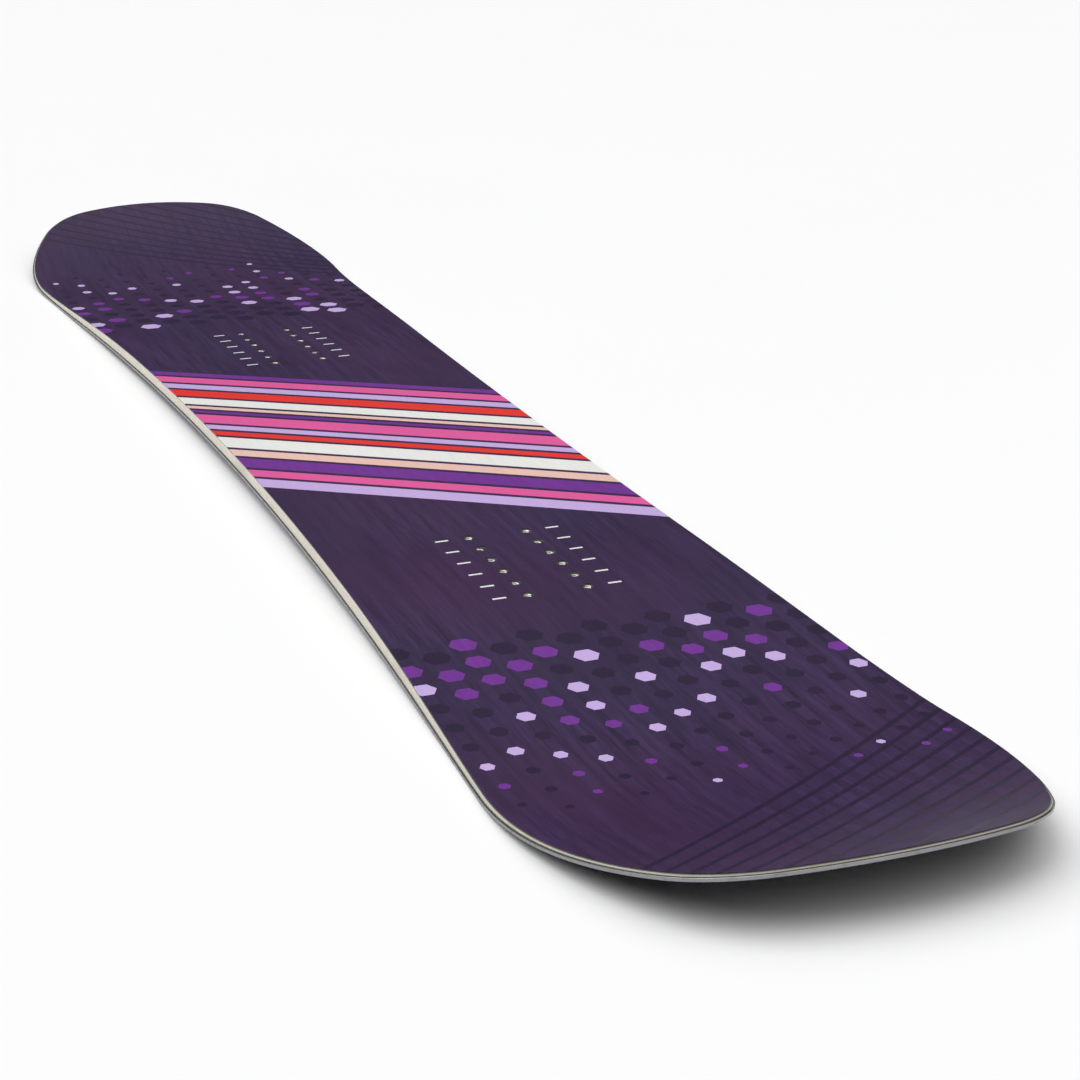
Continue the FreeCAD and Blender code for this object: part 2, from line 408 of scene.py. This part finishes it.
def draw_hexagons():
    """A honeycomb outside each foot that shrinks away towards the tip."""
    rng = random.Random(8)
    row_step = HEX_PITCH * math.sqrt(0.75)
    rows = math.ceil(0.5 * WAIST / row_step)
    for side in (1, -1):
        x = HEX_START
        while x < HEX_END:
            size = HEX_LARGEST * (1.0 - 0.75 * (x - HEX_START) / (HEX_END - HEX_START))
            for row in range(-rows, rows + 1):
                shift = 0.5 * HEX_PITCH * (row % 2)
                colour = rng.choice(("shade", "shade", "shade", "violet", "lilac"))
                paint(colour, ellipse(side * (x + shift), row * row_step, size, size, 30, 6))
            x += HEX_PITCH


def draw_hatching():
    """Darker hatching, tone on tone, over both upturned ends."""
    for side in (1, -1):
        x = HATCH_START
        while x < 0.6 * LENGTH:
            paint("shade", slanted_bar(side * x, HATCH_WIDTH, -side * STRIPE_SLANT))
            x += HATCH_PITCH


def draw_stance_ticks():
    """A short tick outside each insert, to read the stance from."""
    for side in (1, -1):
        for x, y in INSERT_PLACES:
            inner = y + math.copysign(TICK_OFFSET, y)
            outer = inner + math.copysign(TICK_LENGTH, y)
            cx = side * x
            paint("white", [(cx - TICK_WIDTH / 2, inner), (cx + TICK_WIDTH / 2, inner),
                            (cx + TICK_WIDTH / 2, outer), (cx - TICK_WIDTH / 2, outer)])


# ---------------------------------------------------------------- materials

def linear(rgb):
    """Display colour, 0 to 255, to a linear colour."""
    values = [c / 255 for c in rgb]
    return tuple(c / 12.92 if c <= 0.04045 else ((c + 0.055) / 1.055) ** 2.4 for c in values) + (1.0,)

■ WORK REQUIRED
Repeat the data verbatim.

■ WRITTEN REPLY
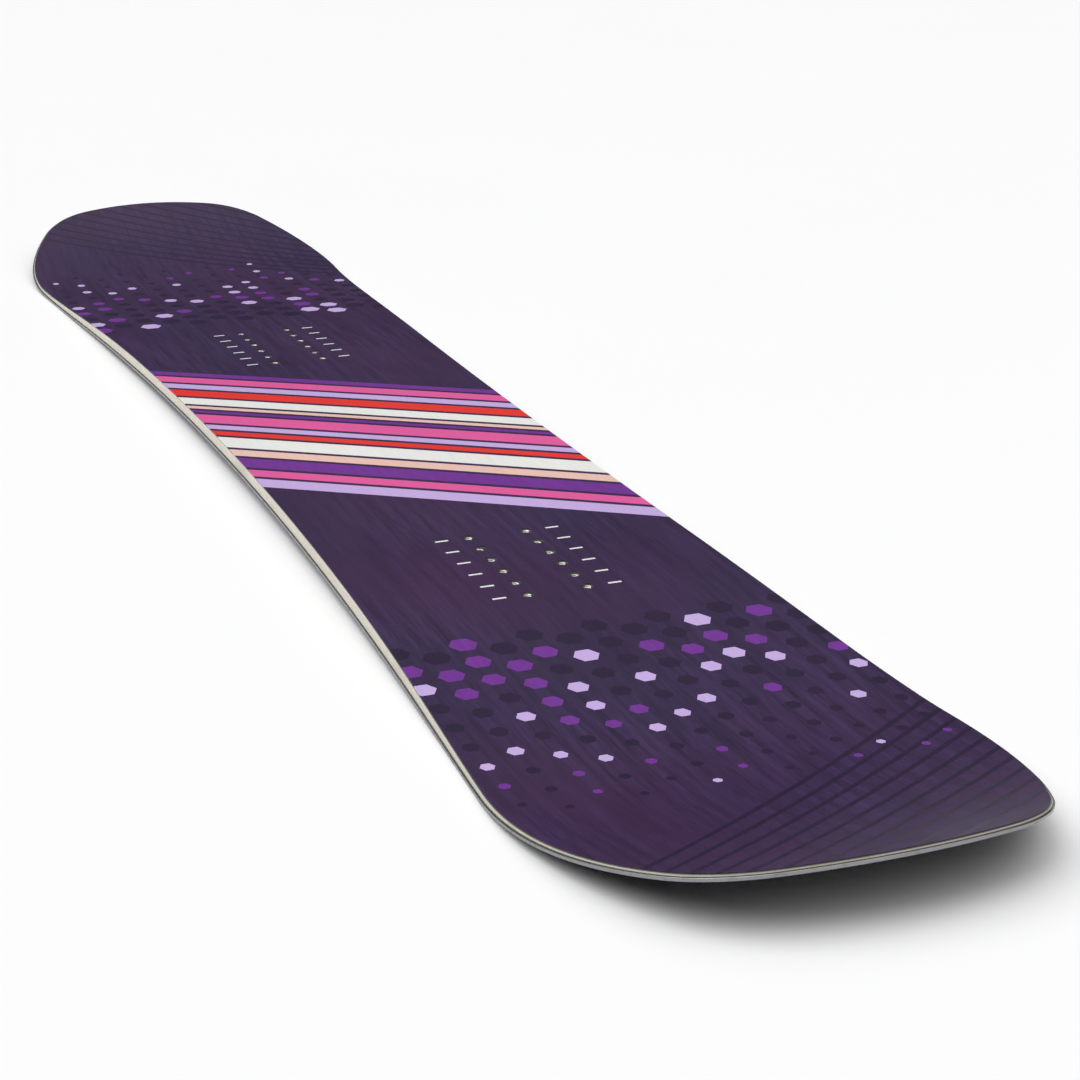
Continue the FreeCAD and Blender code for this object: part 2, from line 408 of scene.py. This part finishes it.
def draw_hexagons():
    """A honeycomb outside each foot that shrinks away towards the tip."""
    rng = random.Random(8)
    row_step = HEX_PITCH * math.sqrt(0.75)
    rows = math.ceil(0.5 * WAIST / row_step)
    for side in (1, -1):
        x = HEX_START
        while x < HEX_END:
            size = HEX_LARGEST * (1.0 - 0.75 * (x - HEX_START) / (HEX_END - HEX_START))
            for row in range(-rows, rows + 1):
                shift = 0.5 * HEX_PITCH * (row % 2)
                colour = rng.choice(("shade", "shade", "shade", "violet", "lilac"))
                paint(colour, ellipse(side * (x + shift), row * row_step, size, size, 30, 6))
            x += HEX_PITCH


def draw_hatching():
    """Darker hatching, tone on tone, over both upturned ends."""
    for side in (1, -1):
        x = HATCH_START
        while x < 0.6 * LENGTH:
            paint("shade", slanted_bar(side * x, HATCH_WIDTH, -side * STRIPE_SLANT))
            x += HATCH_PITCH


def draw_stance_ticks():
    """A short tick outside each insert, to read the stance from."""
    for side in (1, -1):
        for x, y in INSERT_PLACES:
            inner = y + math.copysign(TICK_OFFSET, y)
            outer = inner + math.copysign(TICK_LENGTH, y)
            cx = side * x
            paint("white", [(cx - TICK_WIDTH / 2, inner), (cx + TICK_WIDTH / 2, inner),
                            (cx + TICK_WIDTH / 2, outer), (cx - TICK_WIDTH / 2, outer)])


# ---------------------------------------------------------------- materials

def linear(rgb):
    """Display colour, 0 to 255, to a linear colour."""
    values = [c / 255 for c in rgb]
    return tuple(c / 12.92 if c <= 0.04045 else ((c + 0.055) / 1.055) ** 2.4 for c in values) + (1.0,)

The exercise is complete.